:: GIVEN INSTRUCTION ::
List the lines of this listing that hold the word "joints".

:: DATA EXCERPT ::
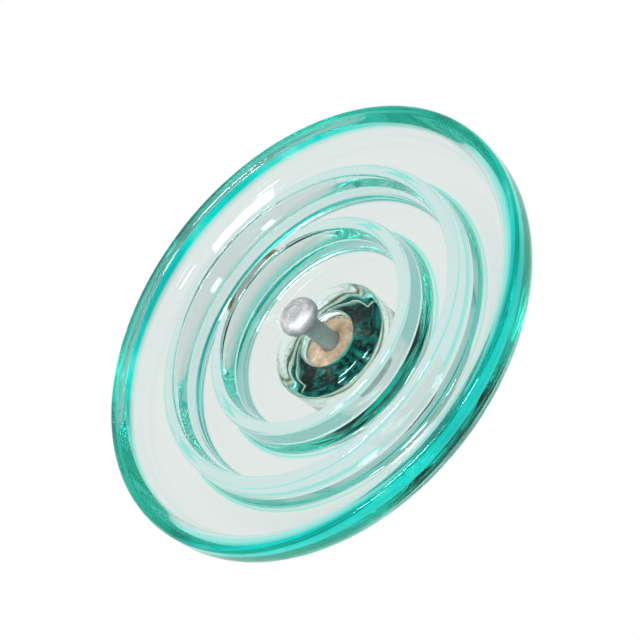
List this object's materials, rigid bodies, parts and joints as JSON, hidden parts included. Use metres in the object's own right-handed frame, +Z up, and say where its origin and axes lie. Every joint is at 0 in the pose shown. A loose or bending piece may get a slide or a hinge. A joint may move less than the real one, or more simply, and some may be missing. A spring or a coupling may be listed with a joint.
{
  "type": "glass suspension insulator",
  "caption": "Cap-and-pin suspension insulator: a wide toughened-glass disc ribbed underneath, with a ball socket cap above and a ball-ended pin below.",
  "frame": {"origin": "middle of the ball seat in the cap's socket, where the fitting above carries the insulator", "axes": "+Z up along the insulator's axis as it hangs in service, from the pin's ball to the cap; -Y out of the mouth of the socket; +Y to the eye of the split pin"},
  "size_m": [0.4, 0.4, 0.1499],
  "materials": {
    "toughened_glass": "polished",
    "galvanised_iron": "matte",
    "galvanised_steel": "satin",
    "cement": "matte",
    "bitumen": "satin",
    "cork": "matte",
    "bronze": "satin"
  },
  "bodies": {
    "insulator": {"glass_shell": "toughened_glass", "cap": "galvanised_iron", "cap_lining": "bitumen", "cap_cement": "cement", "cap_cushion": "cork", "pin": "galvanised_steel", "pin_coat": "bitumen", "pin_cement": "cement", "pin_cushion": "cork"},
    "clip": {"locking_clip": "bronze"}
  },
  "joints": [
    {"name": "clip_slide", "type": "slide", "parent": "insulator", "child": "clip", "axis": [0, 1, 0], "range_m": [0, 0.025]}
  ]
}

:: RESPONSE ::
List this object's materials, rigid bodies, parts and joints as JSON, hidden parts included. Use metres in the object's own right-handed frame, +Z up, and say where its origin and axes lie. Every joint is at 0 in the pose shown. A loose or bending piece may get a slide or a hinge. A joint may move less than the real one, or more simply, and some may be missing. A spring or a coupling may be listed with a joint.
  "joints": [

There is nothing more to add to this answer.